Some years ago in Alaska there was an unfortunate encounter between a train and pick-up truck. For the sake of simplicity, let’s say the train was running north on a north/south track, and the truck was heading northwest on a northwest/southeast road. Engineer Goodbody, a nice, reliable, honest-as-the-day-is-long kind of guy, was in the locomotive and the Bozo brothers, both drunk as skunks and well known to police far and wide, were in the truck.

Bobo Bozo, who wasn’t wearing a seatbelt, was ejected and landed (splat) by the side of the road. His brother Ratling WAS belted up and died when the truck exploded.

Goodbody quickly stopped the train, ran back to Bobo and administered first aid until emergency services arrived – which takes quite awhile in the middle of Alaska. Oddly enough, Bobo survived. The question: who was driving the truck?

Goodbody was shocked, unaware that there was a second person in the truck. “I could tell there was going to be a collision just before it happened,” he said in his statement. “I saw the truck… it could not have been more than ten feet away… I remember Bobo’s face as clear as day – he was driving. We actually made eye contact. I couldn’t understand why he did not stop the truck!

“Yeah, he was driving. I don’t know where the other guy was, maybe bent over or something… but I absolutely saw Bobo. Like I said, I saw him clear as day and he was only a few feet away.”

The driver question was relevant since if it was Bobo, he would be charged with vehicular homicide. Bobo insisted that Ratling was driving. It was Ratling’s truck so that would have made sense, but Goodbody appeared far more reliable and credible. Bobo was charged and the case went to court.

Minor detail: An analysis of the accident showed the truck actually made contact with the train car behind the engine. Given the speeds both vehicles were travelling and the angle of impact, Goodbody could not possibly have seen, let alone made eye contact, with the driver. He likely could have see the truck for a fraction of a second before it hit the train, but any level of detail beyond that was simply impossible.

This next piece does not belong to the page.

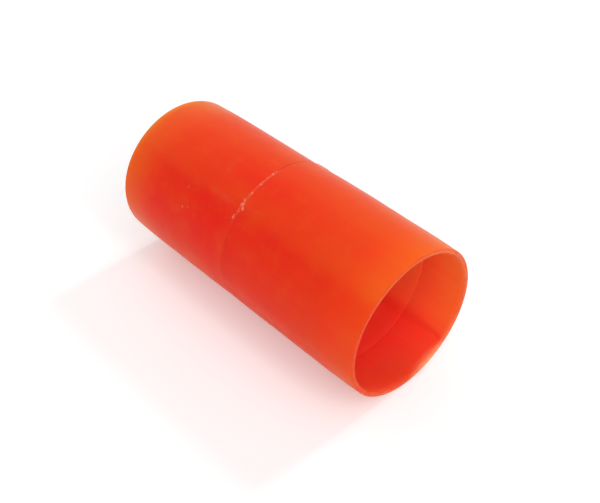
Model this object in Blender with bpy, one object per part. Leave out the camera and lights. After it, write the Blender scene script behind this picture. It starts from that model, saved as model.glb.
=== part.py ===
"""Plain straight coupling for 110 mm cable duct, lying on its side.

Two translucent plastic tube halves meet end to end at an off-centre joint. A thin sleeve
is bonded inside both of them across that joint, and its two ends are the steps that stop
the ducts. A trimmed bead of weld fills the groove along the outside of the joint.

The axis runs along X, the origin is at the middle of the length, and +Z is up.
"""

import math

import bmesh
import bpy

# Driving dimensions, in metres.
LENGTH = 0.2586
OUTER_RADIUS = 0.0605
WALL = 0.0048
LONG_HALF = 0.1358  # from the +X mouth to the joint
SOCKET_DEPTH = 0.0399  # how far a duct goes in before it meets the sleeve
SLEEVE_WALL = 0.0012
GAP = 0.0003  # left between pieces that touch on the real coupling

# The ends of each half are drawn in a little, as cut and moulded tube ends are.
MOUTH_DRAW = 0.0010  # outside
BORE_DRAW = 0.0004  # inside
MOUTH_REACH = SOCKET_DEPTH
JOINT_DRAW = 0.0003
JOINT_REACH = 0.030

# The lip of each mouth, and the ends of the sleeve.
LEAD_IN_RADIAL = 0.0022
LEAD_IN_AXIAL = 0.0030
OUTER_ROUNDING = 0.0006
SLEEVE_TAPER = 0.0007  # how much thinner the sleeve's wall is at its ends
SLEEVE_TAPER_LENGTH = 0.003

# The groove along the joint, and the bead in it.
GROOVE = 0.0015  # its depth, and its width on each half
BEAD_ROOT = 0.0002  # half the width of the bead's flat bottom edge
BEAD_SUNK = 0.0001  # how far the bead's edges lie below the surface
BEAD_PROUD = 0.0006  # how far its crown stands out where it is fullest
BEAD_FULLEST = math.radians(38.0)  # measured from the top towards +Y
BEAD_WAVES = ((17, 0.6, 0.5), (31, 2.1, 0.3), (53, 4.0, 0.2))  # count, phase, share
BEAD_RIPPLE = 0.35

SEGMENTS = 96
BEAD_SEGMENTS = 192
DRAW_STEPS = 4
LIP_STEPS = 4
SHARP_ANGLE = math.radians(35.0)

ORANGE_RED = (0.86, 0.075, 0.018)
DEEP_RED = (0.78, 0.042, 0.014)
PALE_ORANGE = (0.93, 0.20, 0.09)
GLOSS = 0.32
TRIMMED = 0.45

JOINT_X = LENGTH / 2 - LONG_HALF
BORE_RADIUS = OUTER_RADIUS - WALL
SLEEVE_OUTER = BORE_RADIUS - GAP
SLEEVE_INNER = SLEEVE_OUTER - SLEEVE_WALL
JOINT_RADIUS = OUTER_RADIUS - JOINT_DRAW


def remove_all_objects():
    for item in list(bpy.data.objects):
        bpy.data.objects.remove(item, do_unlink=True)


def plastic(name, colour, roughness):
    material = bpy.data.materials.new(name)
    material.use_nodes = True
    shader = material.node_tree.nodes["Principled BSDF"]
    shader.inputs["Base Color"].default_value = (*colour, 1.0)
    shader.inputs["Roughness"].default_value = roughness
    shader.inputs["Metallic"].default_value = 0.0
    return material


def drawn_in(distance, depth, reach):
    """How much smaller the radius is at this distance from an end that is drawn in."""
    return depth * max(0.0, 1.0 - distance / reach) ** 2


def quarter_round(centre, semi_axes, start, end):
    """Points along a quarter of an ellipse, as (x, radius), from one angle to another."""
    points = []
    for step in range(LIP_STEPS + 1):
        angle = start + (end - start) * step / LIP_STEPS
        points.append((
            centre[0] + semi_axes[0] * math.cos(angle),
            centre[1] + semi_axes[1] * math.sin(angle),
        ))
    return points


def half_outline(length):
    """The wall of one half as (distance from its mouth, radius), for a half of this length."""
    lip_outer = OUTER_RADIUS - drawn_in(OUTER_ROUNDING, MOUTH_DRAW, MOUTH_REACH)
    lip_inner = BORE_RADIUS - drawn_in(LEAD_IN_AXIAL, BORE_DRAW, MOUTH_REACH)
    end = length - GAP / 2

    # Outside, from the lip to the groove.
    points = quarter_round(
        (OUTER_ROUNDING, lip_outer - OUTER_ROUNDING),
        (OUTER_ROUNDING, OUTER_ROUNDING),
        math.pi,
        math.pi / 2,
    )
    for step in range(1, DRAW_STEPS + 1):
        distance = OUTER_ROUNDING + (MOUTH_REACH - OUTER_ROUNDING) * step / DRAW_STEPS
        points.append((distance, OUTER_RADIUS - drawn_in(distance, MOUTH_DRAW, MOUTH_REACH)))
    for step in range(DRAW_STEPS):
        left = JOINT_REACH + (GROOVE - JOINT_REACH) * step / (DRAW_STEPS - 1)
        points.append((length - left, OUTER_RADIUS - drawn_in(left, JOINT_DRAW, JOINT_REACH)))
    points.append((end, JOINT_RADIUS - GROOVE + GAP / 2))

    # Inside, from the joint back to the lip.
    points.append((end, BORE_RADIUS))
    for step in range(DRAW_STEPS):
        distance = MOUTH_REACH + (LEAD_IN_AXIAL - MOUTH_REACH) * step / DRAW_STEPS
        points.append((distance, BORE_RADIUS - drawn_in(distance, BORE_DRAW, MOUTH_REACH)))
    points += quarter_round(
        (LEAD_IN_AXIAL, lip_inner + LEAD_IN_RADIAL),
        (LEAD_IN_AXIAL, LEAD_IN_RADIAL),
        -math.pi / 2,
        -math.pi,
    )
    return points


def sleeve_outline():
    """The wall of the bridging sleeve as (x, radius), with its bore tapered at both ends."""
    end = LENGTH / 2 - SOCKET_DEPTH
    return [
        (-end, SLEEVE_OUTER),
        (end, SLEEVE_OUTER),
        (end, SLEEVE_INNER + SLEEVE_TAPER),
        (end - SLEEVE_TAPER_LENGTH, SLEEVE_INNER),
        (SLEEVE_TAPER_LENGTH - end, SLEEVE_INNER),
        (-end, SLEEVE_INNER + SLEEVE_TAPER),
    ]


def bead_outline():
    """The bead's section as (x, radius) with a flat top, which shape_bead() then crowns."""
    clearance = GAP * math.sqrt(2.0)  # along the radius, from a groove side at 45 degrees
    top = JOINT_RADIUS - BEAD_SUNK
    half_width = GROOVE - clearance - BEAD_SUNK
    root = top - (half_width - BEAD_ROOT)
    crown = [half_width * share for share in (1.0, 0.5, 0.0, -0.5, -1.0)]
    return [(JOINT_X + offset, top) for offset in crown] + [
        (JOINT_X - BEAD_ROOT, root),
        (JOINT_X + BEAD_ROOT, root),
    ]


def bead_height(angle):
    """How far the middle of the bead stands above its edges, at this angle from the top."""
    fullness = (0.5 + 0.5 * math.cos(angle - BEAD_FULLEST)) ** 2
    ripple = sum(share * math.sin(count * angle + phase) for count, phase, share in BEAD_WAVES)
    return (BEAD_PROUD + BEAD_SUNK) * fullness * (1.0 - BEAD_RIPPLE + BEAD_RIPPLE * ripple)


def shape_bead(bm):
    """Raises the bead's top from its edges to its middle, by bead_height()."""
    top = JOINT_RADIUS - BEAD_SUNK
    half_width = max(abs(vert.co.x - JOINT_X) for vert in bm.verts)
    for vert in bm.verts:
        radius = math.hypot(vert.co.y, vert.co.z)
        if abs(radius - top) > GAP / 10:
            continue
        across = (vert.co.x - JOINT_X) / half_width
        raised = radius + bead_height(math.atan2(vert.co.y, vert.co.z)) * (1.0 - across**2)
        vert.co.y *= raised / radius
        vert.co.z *= raised / radius


def turn(name, outline, material, segments=SEGMENTS, shape=None):
    """One closed solid turned about the X axis from a closed outline of (x, radius)."""
    half_step = math.pi / SEGMENTS  # puts a flat, not an edge, along the underside
    bm = bmesh.new()
    verts = [
        bm.verts.new((x, radius * math.sin(half_step), radius * math.cos(half_step)))
        for x, radius in outline
    ]
    edges = [bm.edges.new((verts[index - 1], vert)) for index, vert in enumerate(verts)]
    bmesh.ops.spin(
        bm,
        geom=verts + edges,
        cent=(0.0, 0.0, 0.0),
        axis=(1.0, 0.0, 0.0),
        angle=math.tau,
        steps=segments,
        use_merge=True,
    )
    bmesh.ops.recalc_face_normals(bm, faces=bm.faces)
    if shape is not None:
        shape(bm)
    mesh = bpy.data.meshes.new(name)
    bm.to_mesh(mesh)
    bm.free()
    mesh.materials.append(material)
    mesh.shade_smooth()
    mesh.set_sharp_from_angle(angle=SHARP_ANGLE)
    piece = bpy.data.objects.new(name, mesh)
    bpy.context.scene.collection.objects.link(piece)
    return piece


def build():
    remove_all_objects()
    coupling = bpy.data.objects.new("coupling", None)
    bpy.context.scene.collection.objects.link(coupling)

    near = [(LENGTH / 2 - distance, radius) for distance, radius in half_outline(LONG_HALF)]
    far = [
        (distance - LENGTH / 2, radius)
        for distance, radius in half_outline(LENGTH - LONG_HALF)
    ]
    pieces = [
        turn("near_half", near, plastic("near_shell", ORANGE_RED, GLOSS)),
        turn("far_half", far, plastic("far_shell", ORANGE_RED, GLOSS)),
        turn("inner_sleeve", sleeve_outline(), plastic("sleeve", DEEP_RED, GLOSS)),
        turn(
            "seam_bead",
            bead_outline(),
            plastic("bead", PALE_ORANGE, TRIMMED),
            segments=BEAD_SEGMENTS,
            shape=shape_bead,
        ),
    ]
    for piece in pieces:
        piece.parent = coupling


build()
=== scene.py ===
"""The looks of the straight duct coupling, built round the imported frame.

Each of its four pieces is remade as a finer mesh of the same size, in translucent
orange-red plastic that glows a lighter orange where only one wall is in the light's way.
"""

import math

import bpy
import numpy as np
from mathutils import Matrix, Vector


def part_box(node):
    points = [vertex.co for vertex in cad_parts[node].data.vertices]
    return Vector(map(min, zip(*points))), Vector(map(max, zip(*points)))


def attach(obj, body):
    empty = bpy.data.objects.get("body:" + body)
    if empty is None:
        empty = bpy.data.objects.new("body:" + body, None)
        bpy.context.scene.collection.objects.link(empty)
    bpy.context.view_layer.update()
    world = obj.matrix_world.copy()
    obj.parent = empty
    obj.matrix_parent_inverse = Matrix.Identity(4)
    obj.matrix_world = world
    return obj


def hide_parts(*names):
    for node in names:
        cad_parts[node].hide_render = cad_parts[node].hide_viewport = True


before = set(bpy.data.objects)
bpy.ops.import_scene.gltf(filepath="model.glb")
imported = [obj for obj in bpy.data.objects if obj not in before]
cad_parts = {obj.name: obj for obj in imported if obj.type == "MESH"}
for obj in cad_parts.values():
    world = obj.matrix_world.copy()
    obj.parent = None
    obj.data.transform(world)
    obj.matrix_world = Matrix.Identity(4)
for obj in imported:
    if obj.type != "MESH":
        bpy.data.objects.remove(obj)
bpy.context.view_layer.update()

MM = 0.001
WHITE = (1.0, 1.0, 1.0, 1.0)


# ---------------------------------------------------------------- sizes from the frame

NEAR_LOW, NEAR_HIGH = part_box("near_half")
FAR_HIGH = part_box("far_half")[1]
SLEEVE_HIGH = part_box("inner_sleeve")[1]

RADIUS = (NEAR_HIGH.z - NEAR_LOW.z) / 2
MOUTH_X = NEAR_HIGH.x  # the far mouth is at minus this
JOINT_X = (NEAR_LOW.x + FAR_HIGH.x) / 2
SLEEVE_END = SLEEVE_HIGH.x
SOCKET_DEPTH = MOUTH_X - SLEEVE_END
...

The truck was never closer than 70 feet to the engineer, and even at that it was behind him, where his view of it would have been obstructed.

Goodbody was adamant; adamant but wrong. He could not have seen what he thought he did. How can that be? Was he just lying because Bobo was a scuzbucket?

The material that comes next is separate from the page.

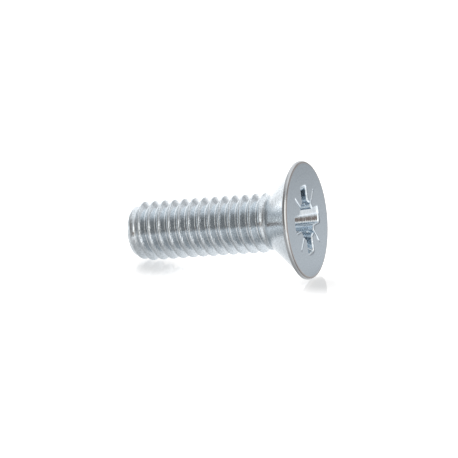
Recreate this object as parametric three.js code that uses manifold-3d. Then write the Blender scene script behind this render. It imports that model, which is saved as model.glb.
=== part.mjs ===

Here’s where perception and memory come in. There are good reasons why Goodbody might both misperceive and misremember the event.

  1. Stress: Our cognitive abilities are not at their best under periods of acute stress. It’s likely that Goodbody become aware in the spilt second before impact that there would be a collision. This qualifies as stressful. Therefore, his perception of even the details he COULD see were likely distorted.

  2. Short duration: He could only see the truck for a split second. When people see something only fleetingly, their brain likes to fill in the blanks. Since we know trucks have to have drivers, even though Goodbody could not see him, his brain filled in the gap and more or less created a driver.

  3. Lack of attention: If you saw a truck about to hit your train, your attention would not likely be directed to the driver or their eyes. You’d be looking at the truck, the space between the truck and the train or even the train. Again, your brain fills in the gaps with what it thinks ought to be there.

We also know that our brain takes information learned after an event and inserts it into the event itself. Goodbody did not know there was a second person in the truck, so naturally, when he created his visual image of the truck, the only face available to insert was Bobo’s.

It is also likely that Goodbody’s brain was madly reconstructing the mental scene while he administered first aid to Bobo – even more reason to insert the only available image.

Memory is tricky. We like to think of it as a digital recorder but it is really more like a stenographer taking shorthand back in days of yore. You tend to get most of the basics, but there are inevitably gaps later on when you recreate the story so your brain fills them in with whatever appears to make sense. (It’s kind of like the autocomplete function when text messaging. Mr. Google knows what words generally go together and guesses what should come next. It works much of the time but sometimes you get pretty funny messages.)

Goodbody was not lying. He was accurately relating his memory, but his memory was wrong. Bobo was acquitted.

As I am often reminded when absolutely positive that I put my car keys somewhere, and then find them elsewhere: just because you clearly remember something does not mean it happened.